Travail et mal-être

11 mars 2020

Travail et mal-être

Les problèmes de santé mentale se banalisent et touchent de plus en plus de salariés, selon un rapport de l’Organisation de coopération et de développement économique (OCDE) qui cible les 34 pays membres actuels.

Un rapport intéressant à plus d’un titre, puisqu’il met en lumière un sujet tabou dans la société : la coexistence des maladies mentales et du travail. Celles-ci semblent donc toucher un grand nombre de travailleurs (20% d’entre eux dans les pays de l’OCDE), tout en restant des phénomènes impalpables. La difficulté majeure tient à la compréhension de ces troubles, à leur classification. Les liens entre maladie mentale et travail sont ainsi parcellaires ou incomplets, admet le rapport.

Que démontre ce rapport ?

Tout d’abord, les maladies mentales graves sont relativement rares. Les cas les plus récurrents rencontrés sont la dépression et l’anxiété, dont il faut pourtant relever la gravité. Les troubles pouvant déjà exister chez un individu durant l’adolescence sont susceptibles de s’étendre avec les années, et les signes handicapant n’apparaître que plus tard, alors que l’individu exerce déjà une activité.

Le rapport prône ainsi la mise en place de politiques publiques destinées à prévenir ces symptômes, afin qu’ils ne deviennent pas trop nuisibles pour le travailleur et dans une moindre mesure pour son employeur, qui ne sait pas forcément comment réagir et dont le premier réflexe pourrait être le licenciement de son employé. L’OCDE déplore ainsi que de tels troubles ne puissent pas être détectés dès l’adolescence. Les maladies mentales peuvent en effet entraîner une incapacité à conserver durablement une activité, un abandon partiel de cette activité donc de l’absentéisme.

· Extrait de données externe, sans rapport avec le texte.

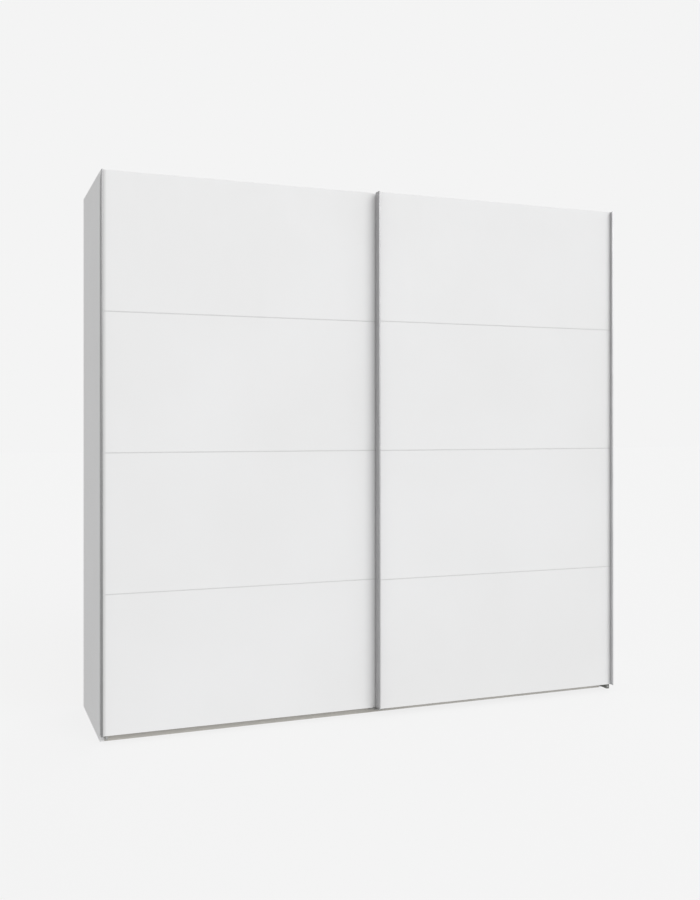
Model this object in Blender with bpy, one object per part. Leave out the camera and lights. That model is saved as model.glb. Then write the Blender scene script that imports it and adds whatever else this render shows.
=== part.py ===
"""Two-door hanging sliding wardrobe.

Each door hangs from rollers on a double track on top of the case and is steered at its foot by fins
that run in a groove. The left door runs in the rear plane, the right door in the front plane.
Metres, +Z up. The origin is on the floor under the middle of the whole object, and the front faces -Y.
"""

from math import cos, pi, sin

import bmesh
import bpy
from mathutils import Vector

MM = 0.001

# Overall sizes
WIDTH = 2180 * MM
HEIGHT = 2096 * MM
CASE_DEPTH = 506 * MM

# Case
BOARD = 16 * MM
BACK_SHEET = 3 * MM
BACK_INSET = 1.5 * MM
BACK_FLOOR_GAP = 8 * MM
BACK_STRIP_WIDTH = 18 * MM
BACK_STRIP_WALL = 1 * MM
PLINTH_HEIGHT = 50 * MM
SHELF_BELOW_TOP = 300 * MM
SHELF_SETBACK = 20 * MM
RAIL_BELOW_SHELF = 60 * MM
RAIL_HEIGHT = 30 * MM
RAIL_WIDTH = 15 * MM
RAIL_WALL = 1.2 * MM
RAIL_STEPS = 8
RAIL_BEARER_LENGTH = 12 * MM
RAIL_BEARER_FLOOR = 3 * MM
RAIL_BEARER_RIM = 5 * MM

# Doors
DOOR_THICKNESS = 16 * MM
DOOR_OVERLAP = 30 * MM
DOOR_BOTTOM = 29 * MM
DOOR_BELOW_SIDES = 2 * MM
REAR_DOOR_GAP = 22 * MM
PANELS_PER_DOOR = 4
PANEL_JOINT = 3 * MM
JOINT_FIT = 0.2 * MM
JOINT_FLANGE = 24 * MM
FRONT_GRIP_STAND = 20 * MM
REAR_GRIP_STAND = 8 * MM
EDGE_STAND = 1.8 * MM
PROFILE_WALL = 2 * MM
PROFILE_FACE = 5 * MM
PROFILE_LIP = 3 * MM
HOLLOW_FROM_STAND = 9 * MM
PROFILE_BACK_FLANGE = 14 * MM
PROFILE_BACK_WALL = 1.5 * MM
STOP_SHORT = 15 * MM

# Foot guides
GROOVE_WIDTH = 6 * MM
GROOVE_DEPTH = 10 * MM
FIN_THICKNESS = 4 * MM
FIN_HEIGHT = 8 * MM
FIN_LENGTH = 25 * MM
GUIDE_BELOW_DOOR = 1.5 * MM
GUIDE_BACKPLATE = 3.5 * MM
GUIDE_TONGUE = 3 * MM
FIN_MARGIN = 8 * MM
GUIDE_FLOOR = 12.5 * MM
LEFT_GUIDE_WIDTH = 8 * MM
RIGHT_GUIDE_WIDTH = 13 * MM
RIGHT_GUIDE_FLOOR = 9 * MM
RIGHT_GUIDE_INSET = 5 * MM

# Rollers, carriages and top track
ROLLER_RADIUS = 16 * MM
ROLLER_WIDTH = 10 * MM
ROLLER_GROOVE = 3 * MM
ROLLER_GROOVE_WIDTH = 4.6 * MM
ROLLER_GROOVE_FLARE = 0.75 * MM
ROLLER_STEPS = 24
AXLE_RADIUS = 4 * MM
AXLE_PLAY = 0.1 * MM
AXLE_TIP = 1.5 * MM
ROLLER_SPACING = 70 * MM
BRACKET = 2.5 * MM
BRACKET_END = 7 * MM
BRACKET_LEG = 60 * MM
BRACKET_FOOT = 9 * MM
FRONT_ARM = 2.5 * MM
CARRIAGE_INSET = 140 * MM
PASSING_GAP = 2.2 * MM
ARM_CLEARANCE = 2 * MM
CARRIAGES_APART = 20 * MM
REAR_ARM_DROP = 4 * MM
ROLLER_TOP_GAP = 2.7 * MM
TRACK_BASE = 3 * MM
TRACK_RIB = 3 * MM
TRACK_RIB_HEIGHT = 12 * MM
TRACK_MARGIN = 8 * MM
NEAR_RIB_BEHIND = 18.5 * MM
STOP_LENGTH = 22 * MM
STOP_ABOVE_AXLE = 6.5 * MM
STOP_PLAY = 0.5 * MM

FIT = 0.3 * MM
SMOOTH_ANGLE = pi / 6

# Values worked out from the driving sizes
DOORS_APART = REAR_GRIP_STAND + PASSING_GAP + BRACKET + FIT
REAR_DOOR_BACK = REAR_DOOR_GAP
FRONT_DOOR_BACK = REAR_DOOR_GAP + DOOR_THICKNESS + DOORS_APART
FRONT_REACH = FRONT_DOOR_BACK + DOOR_THICKNESS + FRONT_GRIP_STAND
CASE_FRONT_Y = FRONT_REACH - (CASE_DEPTH + FRONT_REACH) / 2
CASE_BACK_Y = CASE_FRONT_Y + CASE_DEPTH
BACK_SHEET_Y = CASE_BACK_Y - BACK_INSET - BACK_SHEET
INNER_BACK_Y = BACK_SHEET_Y - FIT
SIDE_X = WIDTH / 2
INNER_X = SIDE_X - BOARD
DOOR_TOP = HEIGHT - FRONT_ARM - ARM_CLEARANCE
SIDE_TOP = DOOR_TOP + DOOR_BELOW_SIDES
DOOR_WIDTH = (WIDTH + DOOR_OVERLAP) / 2
REAR_ARM_TOP = DOOR_TOP - REAR_ARM_DROP
AXLE_Z = REAR_ARM_TOP - BRACKET - ROLLER_TOP_GAP - ROLLER_RADIUS
TREAD_RADIUS = ROLLER_RADIUS - ROLLER_GROOVE
RIB_TOP = AXLE_Z - TREAD_RADIUS - FIT
TRACK_TOP = RIB_TOP - TRACK_RIB_HEIGHT
TRACK_BOTTOM = TRACK_TOP - TRACK_BASE
TOP_PANEL_TOP = TRACK_BOTTOM - FIT
TOP_PANEL_BOTTOM = TOP_PANEL_TOP - BOARD
BOTTOM_PANEL_BOTTOM = PLINTH_HEIGHT + FIT
BOTTOM_PANEL_TOP = BOTTOM_PANEL_BOTTOM + BOARD
SHELF_TOP = TOP_PANEL_BOTTOM - SHELF_BELOW_TOP
RAIL_Z = SHELF_TOP - BOARD - RAIL_BELOW_SHELF
NEAR_LEG_BEHIND = NEAR_RIB_BEHIND - ROLLER_WIDTH / 2 - FIT - BRACKET
FAR_LEG_BEHIND = NEAR_RIB_BEHIND + ROLLER_WIDTH / 2 + AXLE_TIP + CARRIAGES_APART
FAR_RIB_BEHIND = FAR_LEG_BEHIND + BRACKET + FIT + ROLLER_WIDTH / 2
BRACKET_LENGTH = ROLLER_SPACING + 2 * (ROLLER_RADIUS + BRACKET_END)
STOP_X = SIDE_X - CARRIAGE_INSET + BRACKET_LENGTH / 2 + STOP_PLAY

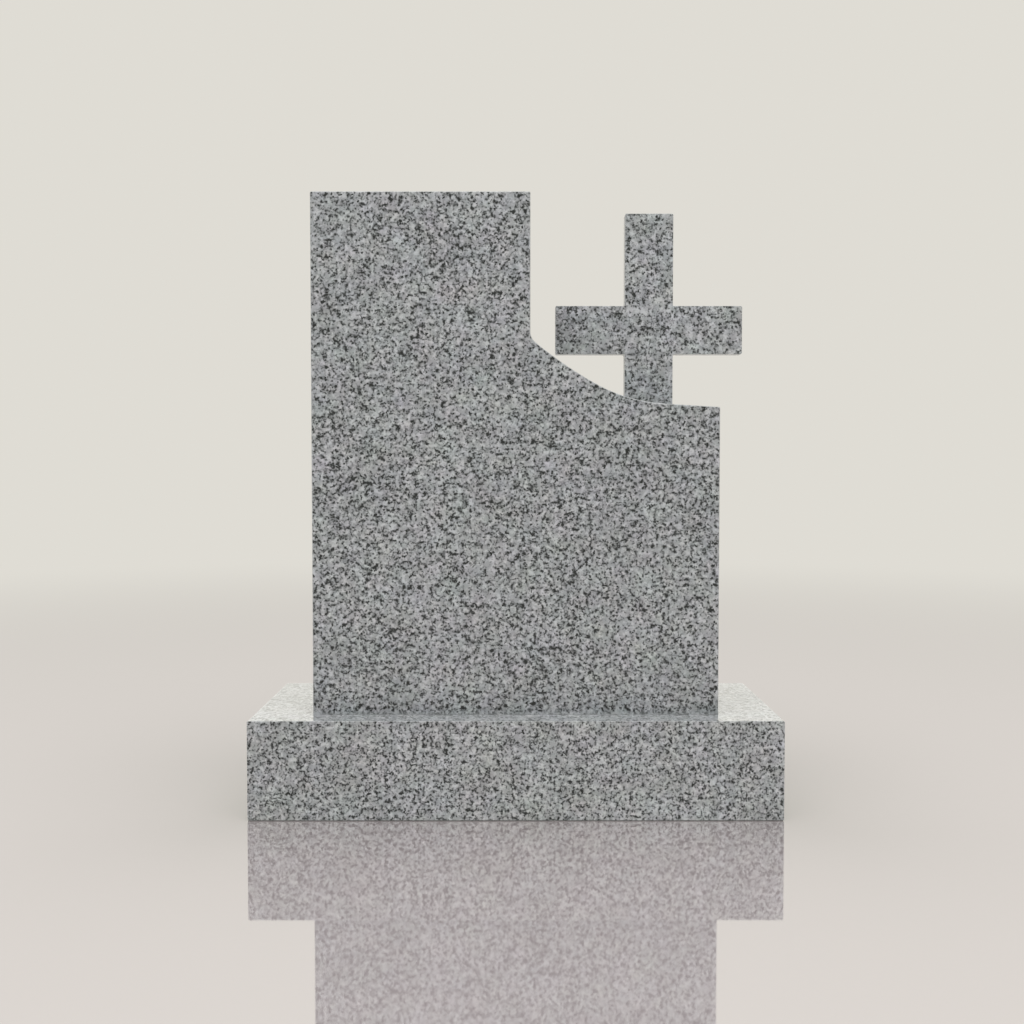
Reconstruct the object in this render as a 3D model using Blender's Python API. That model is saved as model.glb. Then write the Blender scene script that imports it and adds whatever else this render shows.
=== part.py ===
"""Cross memorial of polished grey granite: a plinth, a stepped tablet and a Latin cross.

Metres, +Z up, the front looks towards -Y. The origin is the middle of the plinth's underside.
"""
import math

import bmesh
import bpy

# Driving dimensions of the plinth.
PLINTH_WIDTH = 0.800
PLINTH_DEPTH = 0.300
PLINTH_HEIGHT = 0.150

# Driving dimensions of the tablet. Heights are counted from the tablet's own underside.
TABLET_WIDTH = 0.618
TABLET_MARGIN = 0.045
TABLET_HEIGHT = 0.7905
TALL_PART_WIDTH = 0.331
SHOULDER_HEIGHT = 0.468
SHOULDER_FALL = math.radians(3.4)
SHOULDER_RUN = 0.084
LOWER_ARC_RADIUS = 0.245
LOWER_ARC_END = math.radians(29.0)
UPPER_ARC_RADIUS = 0.600
STEP_CORNER_RADIUS = 0.020

# Driving dimensions of the cross.
BAR_WIDTH = 0.0765
CROSS_WIDTH = 0.297
CROSS_THICKNESS = 0.020
HEAD_HEIGHT = 0.1455
NECK_HEIGHT = 0.0825
CROSS_EDGE_OFFSET = 0.0970

# The bed joint between two stones, and the eased edge of every corner outside a joint.
JOINT = 0.0003
ARRIS = 0.002
ARRIS_STEPS = 2
SHARP_ANGLE = math.radians(30.0)

# How far one facet turns along an arc.
FACET_TURN = math.radians(2.0)


def clear_scene():
    for old in list(bpy.data.objects):
        bpy.data.objects.remove(old, do_unlink=True)


def granite(name, colour, roughness):
    """A plain polished stone colour for one piece."""
    material = bpy.data.materials.new(name)
    material.use_nodes = True
    shader = material.node_tree.nodes["Principled BSDF"]
    shader.inputs["Base Color"].default_value = (*colour, 1.0)
    shader.inputs["Roughness"].default_value = roughness
    shader.inputs["Metallic"].default_value = 0.0
    return material


def hollow_arc(centre, radius, start, end):
    """Points on the underside of a circle, from one slope angle to another.

    At slope angle t the point is the centre plus radius times (-sin t, -cos t).
    """
    facets = max(2, math.ceil((end - start) / FACET_TURN))
    turns = [start + (end - start) * i / facets for i in range(facets + 1)]
    return [(centre[0] - radius * math.sin(t), centre[1] - radius * math.cos(t)) for t in turns]


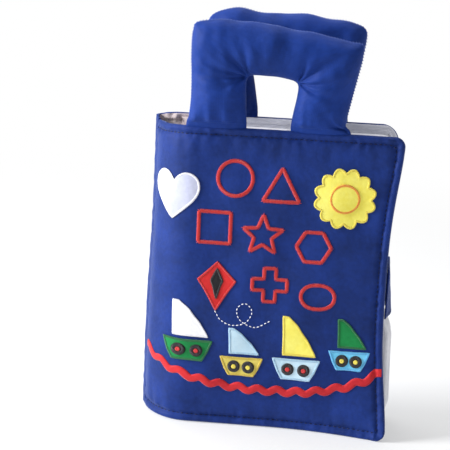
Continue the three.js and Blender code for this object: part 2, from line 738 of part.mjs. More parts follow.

Néanmoins, dans la plupart des cas, le travailleur parvient à poursuivre son activité mais pour quel prix personnel, puisqu’il ne se sent pas épanoui et n’ose pas avouer sa difficulté. Il ne souhaite souvent pas s’éloigner de son environnement professionnel, ce qui est compréhensible, préfère ne pas utiliser son droit aux congés alors que son efficacité et son rendement chutent.

Des coûts pour la société

Pour une assemblée consultative comme l’OCDE, qui doit superviser et conseiller les Etats en matière de stratégies ou de plans économiques, la question n’est pas la maladie mentale en tant que telle – l’OCDE n’est pas encore un organisme de santé publique – mais la pression exercée par la maladie mentale sur la productivité économique. Le rapport déplore les conséquences occasionnées par les troubles mentaux sur l’effort de productivité des Etats les plus riches. Ces maladies représentent l’équivalent de 3 à 4% du PIB moyen d’un Etat au sein de l’Union européenne.

Quel rôle joue le mobbing ?

Seule donnée que l’OCDE semble à peine aborder, ou ne pas exploiter suffisamment, l’accentuation des problèmes mentaux dans le milieu du travail due à la pression exercée par l’employeur, et, dans une perspective beaucoup plus large, à un marché sous tension.

Dans un marché européen en crise, qui souffre d’immobilisme, il n’existe plus de marge à l’erreur. Il faut trouver un emploi coût que coûte, et il devient interdit de laisser tomber un emploi qui, dans d’autres circonstances, nous aurait déplu. De nombreux actifs exercent de petits emplois à contrecœur à défaut de trouver l’emploi de leur rêve. D’autres emplois plus valorisants, censés traduire une certaine réussite professionnelle, sont des sources de stress et de dépression. Les nombreux cas de suicides survenus au sein de multinationales ces dernières années (citons Renault ou France Télécom) nous alertent sur l’augmentation du mal-être au travail comme une caractéristique étrange de notre époque. Les pratiques de mobbing y sont pour quelque chose.

Une longue période d’inactivité peut considérablement détériorer le lien de l’individu avec la société. Isolé, rejeté d’un mouvement économique qui semble se dérouler sans lui et dont il a le sentiment de ne plus faire partie, le travail devient un facteur d’exclusion au lieu d’être, comme le prône pourtant l’OCDE, un facteur d’épanouissement.